■ **PROBLEM DESCRIPTION**: Repeat everything from the line holding "return [place * sleeve" to the line holding "bpy.data.objects.remove(obj)", inclusive, exactly. Leave out the rest.
*** DATA BLOCK ***
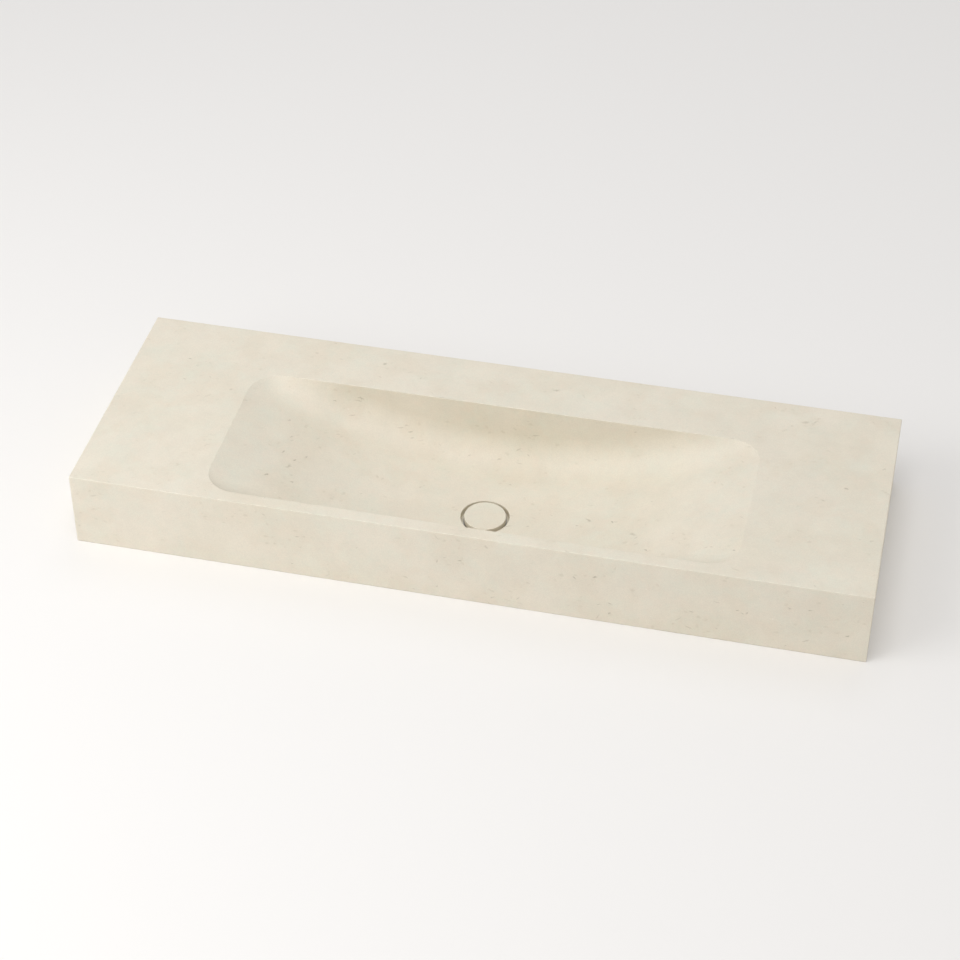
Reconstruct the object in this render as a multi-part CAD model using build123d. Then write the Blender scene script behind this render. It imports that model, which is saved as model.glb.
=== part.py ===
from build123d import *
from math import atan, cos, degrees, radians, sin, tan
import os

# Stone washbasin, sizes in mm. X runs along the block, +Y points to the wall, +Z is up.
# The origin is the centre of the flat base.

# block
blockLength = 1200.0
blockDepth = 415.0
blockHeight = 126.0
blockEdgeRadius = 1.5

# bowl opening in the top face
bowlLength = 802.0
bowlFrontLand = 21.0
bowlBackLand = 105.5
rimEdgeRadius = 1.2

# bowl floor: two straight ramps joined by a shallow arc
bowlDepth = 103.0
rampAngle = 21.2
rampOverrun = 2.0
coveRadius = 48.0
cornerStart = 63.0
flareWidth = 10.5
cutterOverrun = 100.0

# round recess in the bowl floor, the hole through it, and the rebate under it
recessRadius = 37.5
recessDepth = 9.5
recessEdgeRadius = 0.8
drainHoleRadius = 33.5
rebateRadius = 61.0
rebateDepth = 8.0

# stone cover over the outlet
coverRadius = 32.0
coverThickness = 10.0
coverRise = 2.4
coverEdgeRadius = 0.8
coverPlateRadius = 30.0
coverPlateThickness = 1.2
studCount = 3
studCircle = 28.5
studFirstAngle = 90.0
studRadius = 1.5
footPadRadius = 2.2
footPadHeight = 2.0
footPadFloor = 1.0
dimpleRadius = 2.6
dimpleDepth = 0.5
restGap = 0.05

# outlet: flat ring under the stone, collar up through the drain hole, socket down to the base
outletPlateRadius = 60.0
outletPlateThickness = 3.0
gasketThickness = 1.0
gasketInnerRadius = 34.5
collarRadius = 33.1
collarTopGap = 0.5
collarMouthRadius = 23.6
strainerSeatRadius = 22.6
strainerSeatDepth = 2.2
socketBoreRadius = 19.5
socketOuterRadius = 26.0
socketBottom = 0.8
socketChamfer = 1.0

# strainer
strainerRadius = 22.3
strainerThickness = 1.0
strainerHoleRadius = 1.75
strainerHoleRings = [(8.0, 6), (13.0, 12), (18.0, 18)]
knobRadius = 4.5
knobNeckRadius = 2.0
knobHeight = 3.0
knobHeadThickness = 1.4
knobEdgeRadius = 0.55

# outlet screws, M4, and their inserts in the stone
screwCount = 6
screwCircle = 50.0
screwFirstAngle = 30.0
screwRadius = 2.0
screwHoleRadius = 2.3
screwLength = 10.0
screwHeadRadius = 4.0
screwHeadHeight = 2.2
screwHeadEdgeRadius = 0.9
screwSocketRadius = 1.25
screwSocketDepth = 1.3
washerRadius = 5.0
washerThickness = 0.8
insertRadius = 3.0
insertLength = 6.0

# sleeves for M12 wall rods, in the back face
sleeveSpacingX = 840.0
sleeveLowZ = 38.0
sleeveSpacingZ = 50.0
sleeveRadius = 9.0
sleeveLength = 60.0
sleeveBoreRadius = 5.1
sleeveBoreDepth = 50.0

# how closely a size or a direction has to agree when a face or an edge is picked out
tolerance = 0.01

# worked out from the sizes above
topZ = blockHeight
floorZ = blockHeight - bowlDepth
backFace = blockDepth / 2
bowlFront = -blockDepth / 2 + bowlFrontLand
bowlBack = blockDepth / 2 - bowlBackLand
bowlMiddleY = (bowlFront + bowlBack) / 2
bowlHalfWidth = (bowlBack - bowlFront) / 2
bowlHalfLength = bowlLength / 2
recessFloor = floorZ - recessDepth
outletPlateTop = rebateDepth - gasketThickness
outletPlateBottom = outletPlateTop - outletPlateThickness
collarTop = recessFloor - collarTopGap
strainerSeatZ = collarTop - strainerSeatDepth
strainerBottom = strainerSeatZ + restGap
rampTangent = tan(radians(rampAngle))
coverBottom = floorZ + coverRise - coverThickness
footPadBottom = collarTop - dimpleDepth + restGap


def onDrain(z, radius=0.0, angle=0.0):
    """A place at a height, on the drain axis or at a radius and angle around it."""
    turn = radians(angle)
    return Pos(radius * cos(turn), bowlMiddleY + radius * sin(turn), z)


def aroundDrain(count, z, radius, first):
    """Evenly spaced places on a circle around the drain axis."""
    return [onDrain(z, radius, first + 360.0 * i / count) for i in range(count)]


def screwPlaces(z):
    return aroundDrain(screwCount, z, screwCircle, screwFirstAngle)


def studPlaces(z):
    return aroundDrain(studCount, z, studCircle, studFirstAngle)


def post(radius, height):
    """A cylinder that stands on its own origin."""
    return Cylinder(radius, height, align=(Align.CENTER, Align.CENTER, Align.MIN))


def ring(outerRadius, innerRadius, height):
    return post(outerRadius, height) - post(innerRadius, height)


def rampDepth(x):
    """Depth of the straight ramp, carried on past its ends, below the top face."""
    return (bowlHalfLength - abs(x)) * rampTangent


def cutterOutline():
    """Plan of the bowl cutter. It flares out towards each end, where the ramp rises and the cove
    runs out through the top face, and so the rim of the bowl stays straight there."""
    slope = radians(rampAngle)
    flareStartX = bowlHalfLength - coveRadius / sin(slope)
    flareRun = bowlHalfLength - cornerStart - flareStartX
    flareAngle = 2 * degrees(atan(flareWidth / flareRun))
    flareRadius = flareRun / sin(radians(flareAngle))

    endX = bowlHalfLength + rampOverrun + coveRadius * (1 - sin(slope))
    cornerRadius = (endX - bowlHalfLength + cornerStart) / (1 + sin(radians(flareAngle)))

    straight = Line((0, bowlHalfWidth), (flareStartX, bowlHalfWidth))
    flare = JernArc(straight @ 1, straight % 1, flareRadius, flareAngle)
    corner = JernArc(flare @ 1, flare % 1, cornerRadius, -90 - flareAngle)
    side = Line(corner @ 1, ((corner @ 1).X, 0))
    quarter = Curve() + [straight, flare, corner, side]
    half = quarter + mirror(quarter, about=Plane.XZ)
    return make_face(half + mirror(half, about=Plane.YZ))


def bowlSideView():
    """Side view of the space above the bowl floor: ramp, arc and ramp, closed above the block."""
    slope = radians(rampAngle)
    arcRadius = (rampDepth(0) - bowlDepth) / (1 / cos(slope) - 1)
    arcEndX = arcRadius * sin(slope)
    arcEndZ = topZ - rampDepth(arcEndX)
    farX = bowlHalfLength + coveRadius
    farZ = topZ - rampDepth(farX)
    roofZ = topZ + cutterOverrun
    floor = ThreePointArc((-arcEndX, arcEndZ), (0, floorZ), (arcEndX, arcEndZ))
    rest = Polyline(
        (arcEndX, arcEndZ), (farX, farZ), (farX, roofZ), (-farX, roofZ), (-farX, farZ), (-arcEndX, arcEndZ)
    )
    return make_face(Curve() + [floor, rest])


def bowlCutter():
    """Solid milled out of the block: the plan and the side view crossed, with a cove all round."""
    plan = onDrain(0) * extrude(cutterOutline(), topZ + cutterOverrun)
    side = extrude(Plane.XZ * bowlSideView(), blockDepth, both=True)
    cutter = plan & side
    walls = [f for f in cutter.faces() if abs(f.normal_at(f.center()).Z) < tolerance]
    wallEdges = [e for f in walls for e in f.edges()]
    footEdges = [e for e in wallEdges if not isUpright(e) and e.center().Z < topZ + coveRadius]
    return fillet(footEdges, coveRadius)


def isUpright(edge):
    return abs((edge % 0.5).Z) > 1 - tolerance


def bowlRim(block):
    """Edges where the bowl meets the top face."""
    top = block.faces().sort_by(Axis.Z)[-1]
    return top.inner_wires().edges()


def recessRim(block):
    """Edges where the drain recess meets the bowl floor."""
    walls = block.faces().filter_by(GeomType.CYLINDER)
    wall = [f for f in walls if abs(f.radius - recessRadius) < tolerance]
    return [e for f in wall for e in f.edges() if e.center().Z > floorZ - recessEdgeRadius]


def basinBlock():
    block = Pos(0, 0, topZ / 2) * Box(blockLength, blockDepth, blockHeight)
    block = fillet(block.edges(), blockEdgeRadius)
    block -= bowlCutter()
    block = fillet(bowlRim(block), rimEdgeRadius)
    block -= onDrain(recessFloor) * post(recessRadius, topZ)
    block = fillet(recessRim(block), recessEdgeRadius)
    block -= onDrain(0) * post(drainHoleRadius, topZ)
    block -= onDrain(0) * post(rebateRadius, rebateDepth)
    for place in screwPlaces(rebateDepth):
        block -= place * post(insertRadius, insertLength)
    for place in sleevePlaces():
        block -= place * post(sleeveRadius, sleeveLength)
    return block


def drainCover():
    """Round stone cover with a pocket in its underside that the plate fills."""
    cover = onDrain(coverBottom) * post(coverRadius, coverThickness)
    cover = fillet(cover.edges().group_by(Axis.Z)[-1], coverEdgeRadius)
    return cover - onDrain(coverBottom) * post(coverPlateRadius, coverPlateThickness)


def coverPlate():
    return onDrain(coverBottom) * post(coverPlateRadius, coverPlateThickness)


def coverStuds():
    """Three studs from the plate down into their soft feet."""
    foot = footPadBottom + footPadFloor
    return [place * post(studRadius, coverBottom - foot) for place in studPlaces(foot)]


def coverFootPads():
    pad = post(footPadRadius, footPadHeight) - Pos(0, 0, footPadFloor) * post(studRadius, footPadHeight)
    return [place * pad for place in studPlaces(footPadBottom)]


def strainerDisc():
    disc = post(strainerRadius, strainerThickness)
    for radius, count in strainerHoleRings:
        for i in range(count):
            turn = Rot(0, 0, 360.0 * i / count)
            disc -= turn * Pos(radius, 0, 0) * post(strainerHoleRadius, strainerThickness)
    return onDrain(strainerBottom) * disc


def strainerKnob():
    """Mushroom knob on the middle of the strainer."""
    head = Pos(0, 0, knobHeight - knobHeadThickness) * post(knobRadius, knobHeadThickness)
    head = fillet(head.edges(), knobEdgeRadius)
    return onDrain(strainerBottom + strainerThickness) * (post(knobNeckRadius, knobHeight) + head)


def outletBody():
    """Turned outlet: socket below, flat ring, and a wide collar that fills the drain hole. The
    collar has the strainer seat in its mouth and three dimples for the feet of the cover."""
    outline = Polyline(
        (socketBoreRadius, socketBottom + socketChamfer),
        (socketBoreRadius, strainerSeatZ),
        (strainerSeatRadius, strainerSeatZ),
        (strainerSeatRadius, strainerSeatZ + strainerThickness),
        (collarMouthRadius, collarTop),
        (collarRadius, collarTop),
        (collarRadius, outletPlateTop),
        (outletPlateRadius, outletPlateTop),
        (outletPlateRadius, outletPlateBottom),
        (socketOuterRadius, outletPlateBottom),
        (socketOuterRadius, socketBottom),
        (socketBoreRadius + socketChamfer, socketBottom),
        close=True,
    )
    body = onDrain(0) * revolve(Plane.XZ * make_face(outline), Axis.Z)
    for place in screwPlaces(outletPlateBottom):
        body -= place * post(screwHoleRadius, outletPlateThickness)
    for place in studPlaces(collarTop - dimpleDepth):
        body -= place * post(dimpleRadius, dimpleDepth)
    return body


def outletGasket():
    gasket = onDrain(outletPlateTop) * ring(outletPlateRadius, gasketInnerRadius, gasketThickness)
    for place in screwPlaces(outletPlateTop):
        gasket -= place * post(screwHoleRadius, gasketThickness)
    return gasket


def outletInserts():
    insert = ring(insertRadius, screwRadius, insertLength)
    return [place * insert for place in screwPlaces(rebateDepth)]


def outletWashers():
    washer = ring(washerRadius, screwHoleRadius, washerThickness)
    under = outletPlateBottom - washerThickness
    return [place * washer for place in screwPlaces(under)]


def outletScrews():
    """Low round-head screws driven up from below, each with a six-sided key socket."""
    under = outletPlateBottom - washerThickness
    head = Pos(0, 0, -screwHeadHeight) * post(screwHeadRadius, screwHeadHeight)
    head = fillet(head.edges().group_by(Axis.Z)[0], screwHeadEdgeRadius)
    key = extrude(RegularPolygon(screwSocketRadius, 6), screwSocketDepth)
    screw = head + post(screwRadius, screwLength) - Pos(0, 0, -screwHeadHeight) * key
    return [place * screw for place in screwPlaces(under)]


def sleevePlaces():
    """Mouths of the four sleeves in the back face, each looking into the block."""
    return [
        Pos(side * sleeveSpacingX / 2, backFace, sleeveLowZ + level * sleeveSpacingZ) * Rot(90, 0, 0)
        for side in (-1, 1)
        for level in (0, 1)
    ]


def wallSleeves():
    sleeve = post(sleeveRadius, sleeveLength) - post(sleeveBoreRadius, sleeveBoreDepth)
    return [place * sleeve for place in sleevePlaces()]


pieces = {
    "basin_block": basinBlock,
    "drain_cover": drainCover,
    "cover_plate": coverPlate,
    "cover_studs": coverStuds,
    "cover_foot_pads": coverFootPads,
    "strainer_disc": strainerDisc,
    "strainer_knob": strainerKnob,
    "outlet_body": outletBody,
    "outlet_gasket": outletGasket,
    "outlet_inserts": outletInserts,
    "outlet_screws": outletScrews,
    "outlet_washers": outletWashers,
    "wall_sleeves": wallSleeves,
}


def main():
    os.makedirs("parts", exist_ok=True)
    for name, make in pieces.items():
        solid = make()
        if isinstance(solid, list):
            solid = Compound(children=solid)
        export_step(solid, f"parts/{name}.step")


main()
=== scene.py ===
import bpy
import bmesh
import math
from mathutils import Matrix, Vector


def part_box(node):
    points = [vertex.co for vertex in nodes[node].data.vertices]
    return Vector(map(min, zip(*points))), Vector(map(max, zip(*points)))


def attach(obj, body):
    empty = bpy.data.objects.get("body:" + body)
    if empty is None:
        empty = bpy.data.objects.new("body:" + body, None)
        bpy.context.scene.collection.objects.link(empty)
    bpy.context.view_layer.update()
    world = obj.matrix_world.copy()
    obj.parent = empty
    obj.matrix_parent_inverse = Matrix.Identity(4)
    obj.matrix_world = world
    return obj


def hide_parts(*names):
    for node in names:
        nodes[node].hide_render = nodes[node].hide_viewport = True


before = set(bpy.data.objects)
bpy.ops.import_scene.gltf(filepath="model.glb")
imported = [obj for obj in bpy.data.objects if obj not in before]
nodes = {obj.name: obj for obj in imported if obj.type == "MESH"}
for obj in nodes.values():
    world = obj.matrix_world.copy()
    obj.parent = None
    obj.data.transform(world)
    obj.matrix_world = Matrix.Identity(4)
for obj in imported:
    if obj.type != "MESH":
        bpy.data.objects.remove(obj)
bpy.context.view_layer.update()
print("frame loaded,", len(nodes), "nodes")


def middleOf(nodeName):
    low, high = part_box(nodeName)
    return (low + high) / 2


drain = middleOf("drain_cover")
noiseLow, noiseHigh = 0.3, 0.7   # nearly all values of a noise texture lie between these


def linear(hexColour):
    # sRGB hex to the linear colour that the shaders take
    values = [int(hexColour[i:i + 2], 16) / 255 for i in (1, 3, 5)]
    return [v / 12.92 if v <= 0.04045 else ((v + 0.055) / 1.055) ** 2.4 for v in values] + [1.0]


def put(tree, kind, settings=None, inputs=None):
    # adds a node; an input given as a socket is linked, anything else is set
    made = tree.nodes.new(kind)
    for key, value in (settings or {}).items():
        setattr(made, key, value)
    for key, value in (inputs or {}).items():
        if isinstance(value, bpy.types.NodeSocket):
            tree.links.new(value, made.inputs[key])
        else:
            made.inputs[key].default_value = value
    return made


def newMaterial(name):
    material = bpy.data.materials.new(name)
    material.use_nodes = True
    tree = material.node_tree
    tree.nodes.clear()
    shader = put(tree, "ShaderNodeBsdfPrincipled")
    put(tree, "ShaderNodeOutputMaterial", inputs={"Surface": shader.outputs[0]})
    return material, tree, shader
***
■ **RESULT OF THE EXERCISE**:
    return [place * sleeve for place in sleevePlaces()]


pieces = {
    "basin_block": basinBlock,
    "drain_cover": drainCover,
    "cover_plate": coverPlate,
    "cover_studs": coverStuds,
    "cover_foot_pads": coverFootPads,
    "strainer_disc": strainerDisc,
    "strainer_knob": strainerKnob,
    "outlet_body": outletBody,
    "outlet_gasket": outletGasket,
    "outlet_inserts": outletInserts,
    "outlet_screws": outletScrews,
    "outlet_washers": outletWashers,
    "wall_sleeves": wallSleeves,
}


def main():
    os.makedirs("parts", exist_ok=True)
    for name, make in pieces.items():
        solid = make()
        if isinstance(solid, list):
            solid = Compound(children=solid)
        export_step(solid, f"parts/{name}.step")


main()
=== scene.py ===
import bpy
import bmesh
import math
from mathutils import Matrix, Vector


def part_box(node):
    points = [vertex.co for vertex in nodes[node].data.vertices]
    return Vector(map(min, zip(*points))), Vector(map(max, zip(*points)))


def attach(obj, body):
    empty = bpy.data.objects.get("body:" + body)
    if empty is None:
        empty = bpy.data.objects.new("body:" + body, None)
        bpy.context.scene.collection.objects.link(empty)
    bpy.context.view_layer.update()
    world = obj.matrix_world.copy()
    obj.parent = empty
    obj.matrix_parent_inverse = Matrix.Identity(4)
    obj.matrix_world = world
    return obj


def hide_parts(*names):
    for node in names:
        nodes[node].hide_render = nodes[node].hide_viewport = True


before = set(bpy.data.objects)
bpy.ops.import_scene.gltf(filepath="model.glb")
imported = [obj for obj in bpy.data.objects if obj not in before]
nodes = {obj.name: obj for obj in imported if obj.type == "MESH"}
for obj in nodes.values():
    world = obj.matrix_world.copy()
    obj.parent = None
    obj.data.transform(world)
    obj.matrix_world = Matrix.Identity(4)
for obj in imported:
    if obj.type != "MESH":
        bpy.data.objects.remove(obj)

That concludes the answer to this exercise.